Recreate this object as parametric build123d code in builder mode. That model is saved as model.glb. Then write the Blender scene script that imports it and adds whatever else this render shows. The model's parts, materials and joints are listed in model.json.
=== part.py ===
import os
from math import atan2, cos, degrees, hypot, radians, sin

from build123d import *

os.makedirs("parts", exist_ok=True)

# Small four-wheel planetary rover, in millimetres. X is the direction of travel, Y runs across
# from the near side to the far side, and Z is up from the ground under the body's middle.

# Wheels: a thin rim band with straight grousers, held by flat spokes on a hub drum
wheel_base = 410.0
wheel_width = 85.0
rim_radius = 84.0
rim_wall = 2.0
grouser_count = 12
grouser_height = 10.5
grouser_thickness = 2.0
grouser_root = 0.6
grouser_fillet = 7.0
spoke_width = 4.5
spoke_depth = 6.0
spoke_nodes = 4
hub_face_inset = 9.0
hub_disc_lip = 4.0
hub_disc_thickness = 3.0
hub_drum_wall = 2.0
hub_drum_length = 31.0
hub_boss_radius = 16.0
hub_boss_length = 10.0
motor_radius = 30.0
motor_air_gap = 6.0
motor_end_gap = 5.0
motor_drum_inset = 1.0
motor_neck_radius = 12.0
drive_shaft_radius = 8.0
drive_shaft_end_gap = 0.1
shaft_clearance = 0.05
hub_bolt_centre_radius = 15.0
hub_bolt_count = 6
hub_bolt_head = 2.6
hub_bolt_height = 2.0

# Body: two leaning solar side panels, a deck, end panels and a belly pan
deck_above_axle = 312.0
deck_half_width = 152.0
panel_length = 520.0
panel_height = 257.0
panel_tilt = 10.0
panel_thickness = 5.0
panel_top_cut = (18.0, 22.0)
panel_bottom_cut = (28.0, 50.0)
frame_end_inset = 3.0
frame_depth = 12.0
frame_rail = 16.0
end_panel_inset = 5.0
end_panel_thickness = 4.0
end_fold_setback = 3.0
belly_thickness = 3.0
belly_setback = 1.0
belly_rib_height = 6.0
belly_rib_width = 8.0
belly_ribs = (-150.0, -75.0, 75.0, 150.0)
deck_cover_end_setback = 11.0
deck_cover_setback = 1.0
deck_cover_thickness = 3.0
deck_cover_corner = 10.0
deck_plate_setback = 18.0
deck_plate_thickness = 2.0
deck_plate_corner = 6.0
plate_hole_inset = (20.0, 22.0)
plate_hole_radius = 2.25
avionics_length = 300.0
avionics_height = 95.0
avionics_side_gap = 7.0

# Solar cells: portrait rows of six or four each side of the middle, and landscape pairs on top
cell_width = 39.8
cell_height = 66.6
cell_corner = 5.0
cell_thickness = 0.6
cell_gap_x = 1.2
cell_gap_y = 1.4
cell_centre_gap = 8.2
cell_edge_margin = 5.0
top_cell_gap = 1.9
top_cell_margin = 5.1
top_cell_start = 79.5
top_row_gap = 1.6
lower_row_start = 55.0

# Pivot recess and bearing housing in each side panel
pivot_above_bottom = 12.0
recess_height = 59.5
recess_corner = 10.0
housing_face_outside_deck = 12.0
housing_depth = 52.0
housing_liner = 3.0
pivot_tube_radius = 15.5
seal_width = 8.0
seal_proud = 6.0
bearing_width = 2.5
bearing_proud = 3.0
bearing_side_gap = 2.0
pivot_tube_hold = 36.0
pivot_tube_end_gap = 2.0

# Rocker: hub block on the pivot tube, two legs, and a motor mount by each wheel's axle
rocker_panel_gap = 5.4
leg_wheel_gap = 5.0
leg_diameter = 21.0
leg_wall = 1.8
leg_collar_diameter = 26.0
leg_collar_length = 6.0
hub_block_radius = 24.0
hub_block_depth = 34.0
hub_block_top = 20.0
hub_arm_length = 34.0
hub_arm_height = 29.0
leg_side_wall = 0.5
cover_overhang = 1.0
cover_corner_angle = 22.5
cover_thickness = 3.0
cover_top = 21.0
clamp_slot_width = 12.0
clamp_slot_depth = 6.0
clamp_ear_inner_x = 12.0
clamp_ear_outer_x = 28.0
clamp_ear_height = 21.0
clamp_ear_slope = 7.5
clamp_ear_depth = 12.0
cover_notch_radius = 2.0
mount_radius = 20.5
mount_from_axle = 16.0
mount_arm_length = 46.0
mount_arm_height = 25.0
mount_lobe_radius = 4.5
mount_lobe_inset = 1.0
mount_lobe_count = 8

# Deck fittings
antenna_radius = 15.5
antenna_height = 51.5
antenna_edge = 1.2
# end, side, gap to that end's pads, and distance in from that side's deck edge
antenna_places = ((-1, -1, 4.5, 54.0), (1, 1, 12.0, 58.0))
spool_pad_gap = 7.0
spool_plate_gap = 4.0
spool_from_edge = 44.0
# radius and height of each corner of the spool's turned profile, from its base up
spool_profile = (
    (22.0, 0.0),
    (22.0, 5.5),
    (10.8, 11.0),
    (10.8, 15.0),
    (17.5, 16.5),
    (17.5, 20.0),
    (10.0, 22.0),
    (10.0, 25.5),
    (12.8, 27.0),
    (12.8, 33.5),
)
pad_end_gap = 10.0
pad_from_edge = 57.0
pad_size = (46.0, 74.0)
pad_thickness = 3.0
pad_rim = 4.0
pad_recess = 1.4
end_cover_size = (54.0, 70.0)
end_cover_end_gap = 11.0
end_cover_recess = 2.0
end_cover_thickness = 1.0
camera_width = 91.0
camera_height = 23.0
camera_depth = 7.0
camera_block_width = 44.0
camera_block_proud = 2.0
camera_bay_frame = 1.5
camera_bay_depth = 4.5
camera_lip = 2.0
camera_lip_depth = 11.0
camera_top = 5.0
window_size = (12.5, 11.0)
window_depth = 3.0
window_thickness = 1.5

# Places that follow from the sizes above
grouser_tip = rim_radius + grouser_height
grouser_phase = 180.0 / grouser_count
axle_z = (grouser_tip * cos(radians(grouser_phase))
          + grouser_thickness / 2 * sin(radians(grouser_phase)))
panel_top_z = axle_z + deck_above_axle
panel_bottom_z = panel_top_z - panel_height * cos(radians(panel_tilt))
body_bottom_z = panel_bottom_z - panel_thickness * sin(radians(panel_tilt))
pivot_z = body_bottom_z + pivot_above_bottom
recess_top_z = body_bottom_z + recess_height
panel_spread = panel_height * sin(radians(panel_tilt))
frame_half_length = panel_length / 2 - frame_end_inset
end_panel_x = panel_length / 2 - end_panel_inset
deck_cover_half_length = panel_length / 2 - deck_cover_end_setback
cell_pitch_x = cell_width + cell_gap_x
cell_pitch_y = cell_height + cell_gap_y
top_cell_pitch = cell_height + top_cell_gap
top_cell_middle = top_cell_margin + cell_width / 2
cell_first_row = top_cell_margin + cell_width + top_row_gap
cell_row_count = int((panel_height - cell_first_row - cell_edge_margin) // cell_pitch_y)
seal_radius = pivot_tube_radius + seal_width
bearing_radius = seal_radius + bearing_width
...
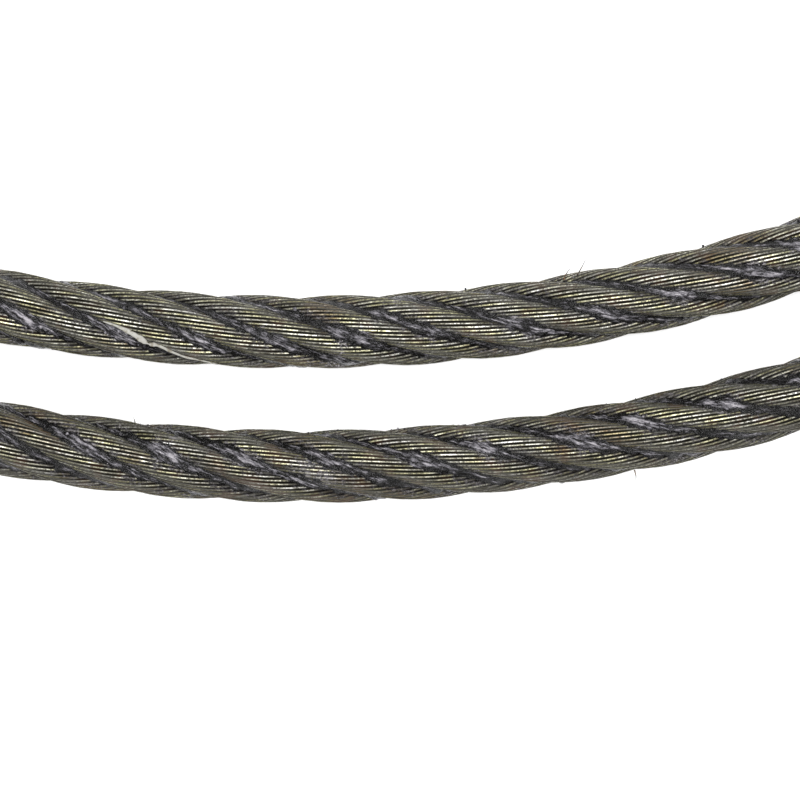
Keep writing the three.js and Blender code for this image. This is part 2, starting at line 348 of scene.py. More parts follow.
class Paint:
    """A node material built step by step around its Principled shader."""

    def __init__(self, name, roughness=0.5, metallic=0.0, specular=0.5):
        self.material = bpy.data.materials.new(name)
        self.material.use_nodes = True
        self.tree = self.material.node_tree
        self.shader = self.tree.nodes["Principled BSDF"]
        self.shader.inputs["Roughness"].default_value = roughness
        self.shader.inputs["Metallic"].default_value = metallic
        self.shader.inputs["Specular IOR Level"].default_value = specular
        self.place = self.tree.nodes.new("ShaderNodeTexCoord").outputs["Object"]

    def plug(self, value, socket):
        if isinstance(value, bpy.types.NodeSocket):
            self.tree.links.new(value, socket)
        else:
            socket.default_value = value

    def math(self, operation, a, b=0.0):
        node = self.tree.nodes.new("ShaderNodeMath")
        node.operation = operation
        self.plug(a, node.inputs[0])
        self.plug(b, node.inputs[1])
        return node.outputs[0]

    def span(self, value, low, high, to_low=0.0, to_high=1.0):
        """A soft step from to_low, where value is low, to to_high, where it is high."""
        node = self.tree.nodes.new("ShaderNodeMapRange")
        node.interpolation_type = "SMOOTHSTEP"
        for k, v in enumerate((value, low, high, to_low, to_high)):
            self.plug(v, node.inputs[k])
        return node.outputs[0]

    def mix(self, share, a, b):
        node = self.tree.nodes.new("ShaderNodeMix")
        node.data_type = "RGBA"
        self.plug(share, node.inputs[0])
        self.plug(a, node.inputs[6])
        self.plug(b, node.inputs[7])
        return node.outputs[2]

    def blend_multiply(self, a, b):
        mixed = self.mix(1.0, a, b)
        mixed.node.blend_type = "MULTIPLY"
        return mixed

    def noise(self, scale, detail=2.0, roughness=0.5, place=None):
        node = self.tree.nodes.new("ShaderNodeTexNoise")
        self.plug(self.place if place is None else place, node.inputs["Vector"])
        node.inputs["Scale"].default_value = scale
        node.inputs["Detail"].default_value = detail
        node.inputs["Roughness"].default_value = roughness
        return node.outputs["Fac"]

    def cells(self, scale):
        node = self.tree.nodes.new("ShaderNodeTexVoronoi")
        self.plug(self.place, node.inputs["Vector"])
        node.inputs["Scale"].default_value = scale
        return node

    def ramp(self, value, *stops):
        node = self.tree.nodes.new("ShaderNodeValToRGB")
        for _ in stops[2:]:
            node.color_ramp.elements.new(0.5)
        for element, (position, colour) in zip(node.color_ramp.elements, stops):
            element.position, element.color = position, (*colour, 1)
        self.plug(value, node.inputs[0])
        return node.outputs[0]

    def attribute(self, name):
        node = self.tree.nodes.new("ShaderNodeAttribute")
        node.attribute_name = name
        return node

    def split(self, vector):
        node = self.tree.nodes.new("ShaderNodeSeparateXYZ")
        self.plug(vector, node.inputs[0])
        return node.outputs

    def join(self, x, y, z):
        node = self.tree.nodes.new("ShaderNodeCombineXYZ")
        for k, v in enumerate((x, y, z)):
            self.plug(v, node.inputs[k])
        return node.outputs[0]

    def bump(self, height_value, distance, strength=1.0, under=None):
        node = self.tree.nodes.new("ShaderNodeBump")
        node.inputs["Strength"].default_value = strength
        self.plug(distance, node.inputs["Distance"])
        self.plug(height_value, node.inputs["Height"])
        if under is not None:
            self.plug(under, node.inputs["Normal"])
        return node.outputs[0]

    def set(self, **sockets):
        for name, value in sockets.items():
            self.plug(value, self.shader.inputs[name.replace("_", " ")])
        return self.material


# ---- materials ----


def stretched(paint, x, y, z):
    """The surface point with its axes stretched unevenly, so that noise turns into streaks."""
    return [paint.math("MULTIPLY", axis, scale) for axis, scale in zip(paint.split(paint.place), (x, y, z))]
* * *
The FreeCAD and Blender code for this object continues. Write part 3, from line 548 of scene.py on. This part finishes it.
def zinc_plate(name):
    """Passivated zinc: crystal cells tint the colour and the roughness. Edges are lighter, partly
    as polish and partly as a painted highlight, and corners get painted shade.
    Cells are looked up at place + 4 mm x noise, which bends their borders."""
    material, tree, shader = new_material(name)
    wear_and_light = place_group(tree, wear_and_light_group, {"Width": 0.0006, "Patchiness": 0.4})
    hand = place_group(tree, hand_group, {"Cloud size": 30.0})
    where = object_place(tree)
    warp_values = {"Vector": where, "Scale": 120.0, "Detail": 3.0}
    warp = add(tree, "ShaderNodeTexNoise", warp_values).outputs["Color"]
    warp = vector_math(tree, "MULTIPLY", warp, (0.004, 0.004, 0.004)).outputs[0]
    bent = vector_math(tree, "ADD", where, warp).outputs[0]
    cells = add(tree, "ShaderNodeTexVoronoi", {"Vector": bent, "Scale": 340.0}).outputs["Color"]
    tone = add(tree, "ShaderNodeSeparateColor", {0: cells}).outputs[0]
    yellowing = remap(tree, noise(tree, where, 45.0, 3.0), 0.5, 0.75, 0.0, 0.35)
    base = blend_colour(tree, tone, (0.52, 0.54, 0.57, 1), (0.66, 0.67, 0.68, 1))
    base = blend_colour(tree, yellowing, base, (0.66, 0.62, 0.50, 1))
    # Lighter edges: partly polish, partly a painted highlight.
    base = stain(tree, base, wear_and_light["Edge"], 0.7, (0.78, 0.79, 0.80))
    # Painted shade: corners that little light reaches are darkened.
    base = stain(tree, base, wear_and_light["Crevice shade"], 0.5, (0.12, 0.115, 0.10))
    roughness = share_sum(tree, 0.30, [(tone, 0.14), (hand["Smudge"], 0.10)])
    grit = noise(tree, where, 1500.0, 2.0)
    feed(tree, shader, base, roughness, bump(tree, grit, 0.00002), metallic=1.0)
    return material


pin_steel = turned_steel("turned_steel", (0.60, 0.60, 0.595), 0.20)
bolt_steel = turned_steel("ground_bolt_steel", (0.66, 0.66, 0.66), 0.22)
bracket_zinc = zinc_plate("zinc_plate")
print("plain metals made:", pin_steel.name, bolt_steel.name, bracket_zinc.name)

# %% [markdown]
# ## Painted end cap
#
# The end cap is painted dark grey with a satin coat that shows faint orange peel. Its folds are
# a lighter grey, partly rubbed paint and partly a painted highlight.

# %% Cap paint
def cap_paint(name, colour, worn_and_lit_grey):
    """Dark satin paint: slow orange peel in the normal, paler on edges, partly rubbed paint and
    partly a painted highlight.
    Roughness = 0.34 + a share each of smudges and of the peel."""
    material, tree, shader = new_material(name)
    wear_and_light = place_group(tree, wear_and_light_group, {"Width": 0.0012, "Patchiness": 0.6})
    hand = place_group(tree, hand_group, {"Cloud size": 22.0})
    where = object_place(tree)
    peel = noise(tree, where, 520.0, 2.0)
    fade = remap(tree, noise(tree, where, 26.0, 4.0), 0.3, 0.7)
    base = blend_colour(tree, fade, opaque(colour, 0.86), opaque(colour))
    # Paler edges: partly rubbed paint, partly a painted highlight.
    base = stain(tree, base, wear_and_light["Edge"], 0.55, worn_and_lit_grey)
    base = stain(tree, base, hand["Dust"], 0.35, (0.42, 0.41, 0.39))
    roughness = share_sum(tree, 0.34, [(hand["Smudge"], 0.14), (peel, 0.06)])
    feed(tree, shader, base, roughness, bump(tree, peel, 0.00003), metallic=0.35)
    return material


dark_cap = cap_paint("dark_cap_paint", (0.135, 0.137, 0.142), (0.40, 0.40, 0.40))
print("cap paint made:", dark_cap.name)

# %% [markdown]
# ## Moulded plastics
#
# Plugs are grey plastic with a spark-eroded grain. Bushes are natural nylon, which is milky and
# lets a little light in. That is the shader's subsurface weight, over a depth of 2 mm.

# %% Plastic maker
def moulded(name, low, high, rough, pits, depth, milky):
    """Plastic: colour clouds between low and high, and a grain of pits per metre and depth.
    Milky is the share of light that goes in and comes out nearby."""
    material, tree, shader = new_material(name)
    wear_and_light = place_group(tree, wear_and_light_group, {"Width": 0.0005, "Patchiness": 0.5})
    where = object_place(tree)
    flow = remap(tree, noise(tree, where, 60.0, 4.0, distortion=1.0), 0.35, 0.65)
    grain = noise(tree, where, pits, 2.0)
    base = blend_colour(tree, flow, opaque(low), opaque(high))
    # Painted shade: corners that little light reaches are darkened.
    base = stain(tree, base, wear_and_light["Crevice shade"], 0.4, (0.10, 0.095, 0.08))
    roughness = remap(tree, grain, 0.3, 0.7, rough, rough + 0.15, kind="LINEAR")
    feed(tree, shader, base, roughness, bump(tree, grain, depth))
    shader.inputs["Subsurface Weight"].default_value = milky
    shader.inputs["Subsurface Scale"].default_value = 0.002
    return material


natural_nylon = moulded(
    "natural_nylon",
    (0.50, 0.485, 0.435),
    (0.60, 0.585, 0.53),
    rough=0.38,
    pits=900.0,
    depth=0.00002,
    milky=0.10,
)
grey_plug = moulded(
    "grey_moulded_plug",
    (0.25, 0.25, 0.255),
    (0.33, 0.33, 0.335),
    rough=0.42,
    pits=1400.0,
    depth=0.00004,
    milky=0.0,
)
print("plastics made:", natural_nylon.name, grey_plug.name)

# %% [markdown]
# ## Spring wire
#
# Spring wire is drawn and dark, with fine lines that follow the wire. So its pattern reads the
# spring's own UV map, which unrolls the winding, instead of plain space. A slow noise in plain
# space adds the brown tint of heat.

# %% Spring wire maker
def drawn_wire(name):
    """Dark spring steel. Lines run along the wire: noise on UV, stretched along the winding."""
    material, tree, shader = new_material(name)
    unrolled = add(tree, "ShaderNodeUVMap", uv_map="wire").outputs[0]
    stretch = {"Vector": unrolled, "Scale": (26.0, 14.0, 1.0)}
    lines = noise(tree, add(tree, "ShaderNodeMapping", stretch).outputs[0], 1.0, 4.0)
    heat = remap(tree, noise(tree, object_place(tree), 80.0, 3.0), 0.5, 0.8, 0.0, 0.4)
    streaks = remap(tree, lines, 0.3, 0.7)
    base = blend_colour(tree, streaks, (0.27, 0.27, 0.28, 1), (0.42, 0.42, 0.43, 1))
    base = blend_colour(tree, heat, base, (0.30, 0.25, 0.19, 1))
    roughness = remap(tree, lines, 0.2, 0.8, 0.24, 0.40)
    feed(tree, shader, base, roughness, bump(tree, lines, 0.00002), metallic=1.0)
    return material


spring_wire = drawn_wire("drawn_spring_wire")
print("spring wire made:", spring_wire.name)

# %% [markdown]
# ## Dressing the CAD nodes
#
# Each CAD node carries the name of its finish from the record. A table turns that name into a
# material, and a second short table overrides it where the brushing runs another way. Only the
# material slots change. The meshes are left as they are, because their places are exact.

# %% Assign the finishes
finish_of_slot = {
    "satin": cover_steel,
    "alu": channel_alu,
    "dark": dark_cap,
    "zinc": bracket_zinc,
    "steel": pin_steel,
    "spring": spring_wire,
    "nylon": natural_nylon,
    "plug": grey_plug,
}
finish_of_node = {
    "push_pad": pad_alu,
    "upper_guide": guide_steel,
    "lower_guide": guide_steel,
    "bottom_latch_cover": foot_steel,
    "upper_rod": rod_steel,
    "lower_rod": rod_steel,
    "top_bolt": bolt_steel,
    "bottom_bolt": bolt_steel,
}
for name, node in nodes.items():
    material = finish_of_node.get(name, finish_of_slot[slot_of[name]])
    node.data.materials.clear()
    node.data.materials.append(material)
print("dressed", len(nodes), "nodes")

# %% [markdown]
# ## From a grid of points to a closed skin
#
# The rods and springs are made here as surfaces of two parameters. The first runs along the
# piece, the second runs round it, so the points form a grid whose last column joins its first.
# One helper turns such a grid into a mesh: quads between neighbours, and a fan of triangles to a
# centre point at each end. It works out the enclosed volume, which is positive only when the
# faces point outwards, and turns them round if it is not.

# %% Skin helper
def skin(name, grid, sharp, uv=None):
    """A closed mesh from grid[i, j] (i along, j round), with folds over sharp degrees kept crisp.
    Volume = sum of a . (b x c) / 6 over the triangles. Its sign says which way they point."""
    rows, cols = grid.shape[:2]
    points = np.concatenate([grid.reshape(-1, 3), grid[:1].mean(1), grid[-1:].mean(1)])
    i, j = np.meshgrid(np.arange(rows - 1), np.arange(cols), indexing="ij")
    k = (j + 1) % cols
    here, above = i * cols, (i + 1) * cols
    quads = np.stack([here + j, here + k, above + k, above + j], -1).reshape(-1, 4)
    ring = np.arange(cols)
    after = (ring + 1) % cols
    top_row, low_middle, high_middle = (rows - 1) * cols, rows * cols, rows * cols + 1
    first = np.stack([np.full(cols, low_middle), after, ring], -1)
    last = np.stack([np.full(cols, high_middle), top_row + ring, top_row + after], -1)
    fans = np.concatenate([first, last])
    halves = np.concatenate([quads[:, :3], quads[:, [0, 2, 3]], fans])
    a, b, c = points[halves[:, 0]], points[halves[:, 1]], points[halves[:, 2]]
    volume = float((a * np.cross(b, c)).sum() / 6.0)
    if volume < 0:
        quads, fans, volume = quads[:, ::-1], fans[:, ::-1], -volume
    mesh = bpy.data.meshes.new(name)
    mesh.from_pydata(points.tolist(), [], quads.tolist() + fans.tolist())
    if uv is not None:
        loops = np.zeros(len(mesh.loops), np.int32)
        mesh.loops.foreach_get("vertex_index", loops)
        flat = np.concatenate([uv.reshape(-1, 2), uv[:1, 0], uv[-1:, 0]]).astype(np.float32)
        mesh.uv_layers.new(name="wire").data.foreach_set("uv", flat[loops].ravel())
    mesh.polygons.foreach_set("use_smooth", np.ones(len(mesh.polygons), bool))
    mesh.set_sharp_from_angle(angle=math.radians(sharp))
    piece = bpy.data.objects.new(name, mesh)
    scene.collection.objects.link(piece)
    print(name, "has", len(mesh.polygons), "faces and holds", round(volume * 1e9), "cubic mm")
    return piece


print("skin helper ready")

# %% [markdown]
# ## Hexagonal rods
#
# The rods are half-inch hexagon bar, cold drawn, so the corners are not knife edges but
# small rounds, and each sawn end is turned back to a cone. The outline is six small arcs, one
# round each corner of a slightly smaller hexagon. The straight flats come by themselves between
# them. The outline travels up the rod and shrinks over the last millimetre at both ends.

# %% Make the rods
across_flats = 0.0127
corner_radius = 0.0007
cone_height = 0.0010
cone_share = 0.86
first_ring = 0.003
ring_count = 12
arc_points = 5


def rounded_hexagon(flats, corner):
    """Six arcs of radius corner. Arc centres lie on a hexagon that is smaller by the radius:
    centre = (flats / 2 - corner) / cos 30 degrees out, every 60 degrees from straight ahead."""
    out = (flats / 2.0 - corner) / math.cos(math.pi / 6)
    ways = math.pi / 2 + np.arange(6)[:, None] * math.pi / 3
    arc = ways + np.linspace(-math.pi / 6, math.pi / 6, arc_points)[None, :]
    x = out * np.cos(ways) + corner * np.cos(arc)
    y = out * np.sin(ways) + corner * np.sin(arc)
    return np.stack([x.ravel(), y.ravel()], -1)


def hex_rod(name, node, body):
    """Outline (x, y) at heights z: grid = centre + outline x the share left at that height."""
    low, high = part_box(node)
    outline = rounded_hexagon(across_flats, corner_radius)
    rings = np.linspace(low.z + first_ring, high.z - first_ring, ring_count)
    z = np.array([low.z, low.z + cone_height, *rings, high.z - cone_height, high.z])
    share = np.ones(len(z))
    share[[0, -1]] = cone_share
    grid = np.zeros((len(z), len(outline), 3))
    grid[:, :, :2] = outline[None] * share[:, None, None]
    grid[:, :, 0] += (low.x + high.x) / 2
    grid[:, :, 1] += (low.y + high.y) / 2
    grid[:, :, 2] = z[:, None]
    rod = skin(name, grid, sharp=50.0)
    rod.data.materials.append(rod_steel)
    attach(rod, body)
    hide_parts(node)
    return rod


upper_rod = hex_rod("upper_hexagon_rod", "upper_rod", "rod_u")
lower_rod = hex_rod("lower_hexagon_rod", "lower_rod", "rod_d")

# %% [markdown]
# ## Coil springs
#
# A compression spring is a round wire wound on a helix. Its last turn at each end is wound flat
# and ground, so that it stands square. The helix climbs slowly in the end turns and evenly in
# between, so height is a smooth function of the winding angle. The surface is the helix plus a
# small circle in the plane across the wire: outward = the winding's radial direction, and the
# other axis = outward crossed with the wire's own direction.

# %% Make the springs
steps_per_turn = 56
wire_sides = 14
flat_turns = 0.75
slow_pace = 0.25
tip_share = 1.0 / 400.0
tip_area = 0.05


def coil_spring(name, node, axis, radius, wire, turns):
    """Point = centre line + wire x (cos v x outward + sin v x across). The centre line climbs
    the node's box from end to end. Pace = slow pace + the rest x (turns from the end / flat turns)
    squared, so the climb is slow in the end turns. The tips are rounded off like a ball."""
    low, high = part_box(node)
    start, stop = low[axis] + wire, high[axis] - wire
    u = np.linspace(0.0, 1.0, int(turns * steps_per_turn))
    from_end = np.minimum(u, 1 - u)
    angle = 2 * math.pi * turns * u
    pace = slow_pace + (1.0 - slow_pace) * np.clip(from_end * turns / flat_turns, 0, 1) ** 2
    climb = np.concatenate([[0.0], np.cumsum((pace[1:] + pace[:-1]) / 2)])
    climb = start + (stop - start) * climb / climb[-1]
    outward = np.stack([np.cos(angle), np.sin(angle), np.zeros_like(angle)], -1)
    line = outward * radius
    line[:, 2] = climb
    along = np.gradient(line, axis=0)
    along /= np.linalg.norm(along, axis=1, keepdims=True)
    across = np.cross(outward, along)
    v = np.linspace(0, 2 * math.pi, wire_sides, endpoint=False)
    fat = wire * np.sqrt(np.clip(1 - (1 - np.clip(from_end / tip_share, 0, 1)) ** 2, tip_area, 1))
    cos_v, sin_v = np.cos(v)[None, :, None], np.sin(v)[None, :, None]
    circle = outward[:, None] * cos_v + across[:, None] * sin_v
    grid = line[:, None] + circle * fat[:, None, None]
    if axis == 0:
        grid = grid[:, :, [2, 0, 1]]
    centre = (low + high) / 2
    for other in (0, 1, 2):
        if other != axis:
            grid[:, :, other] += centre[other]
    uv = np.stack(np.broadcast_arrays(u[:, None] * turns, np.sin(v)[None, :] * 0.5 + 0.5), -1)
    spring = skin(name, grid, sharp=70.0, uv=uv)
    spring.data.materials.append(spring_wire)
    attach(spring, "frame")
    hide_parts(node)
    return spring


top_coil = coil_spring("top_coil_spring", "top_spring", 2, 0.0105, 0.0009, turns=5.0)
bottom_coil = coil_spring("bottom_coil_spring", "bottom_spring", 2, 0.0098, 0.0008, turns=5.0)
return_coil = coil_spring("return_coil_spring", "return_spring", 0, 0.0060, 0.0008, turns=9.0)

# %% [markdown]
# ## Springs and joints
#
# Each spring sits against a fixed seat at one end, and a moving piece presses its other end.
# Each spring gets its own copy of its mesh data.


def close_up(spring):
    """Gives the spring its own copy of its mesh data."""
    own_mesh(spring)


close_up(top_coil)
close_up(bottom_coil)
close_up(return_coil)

GIVEN REQUEST = Only the lines from the one holding "Recreate this object" through the one holding "hub_bolt_height = 2.0" are wanted; retype them exactly.

SOLUTION =
Recreate this object as parametric build123d code in builder mode. That model is saved as model.glb. Then write the Blender scene script that imports it and adds whatever else this render shows. The model's parts, materials and joints are listed in model.json.
=== part.py ===
import os
from math import atan2, cos, degrees, hypot, radians, sin

from build123d import *

os.makedirs("parts", exist_ok=True)

# Small four-wheel planetary rover, in millimetres. X is the direction of travel, Y runs across
# from the near side to the far side, and Z is up from the ground under the body's middle.

# Wheels: a thin rim band with straight grousers, held by flat spokes on a hub drum
wheel_base = 410.0
wheel_width = 85.0
rim_radius = 84.0
rim_wall = 2.0
grouser_count = 12
grouser_height = 10.5
grouser_thickness = 2.0
grouser_root = 0.6
grouser_fillet = 7.0
spoke_width = 4.5
spoke_depth = 6.0
spoke_nodes = 4
hub_face_inset = 9.0
hub_disc_lip = 4.0
hub_disc_thickness = 3.0
hub_drum_wall = 2.0
hub_drum_length = 31.0
hub_boss_radius = 16.0
hub_boss_length = 10.0
motor_radius = 30.0
motor_air_gap = 6.0
motor_end_gap = 5.0
motor_drum_inset = 1.0
motor_neck_radius = 12.0
drive_shaft_radius = 8.0
drive_shaft_end_gap = 0.1
shaft_clearance = 0.05
hub_bolt_centre_radius = 15.0
hub_bolt_count = 6
hub_bolt_head = 2.6
hub_bolt_height = 2.0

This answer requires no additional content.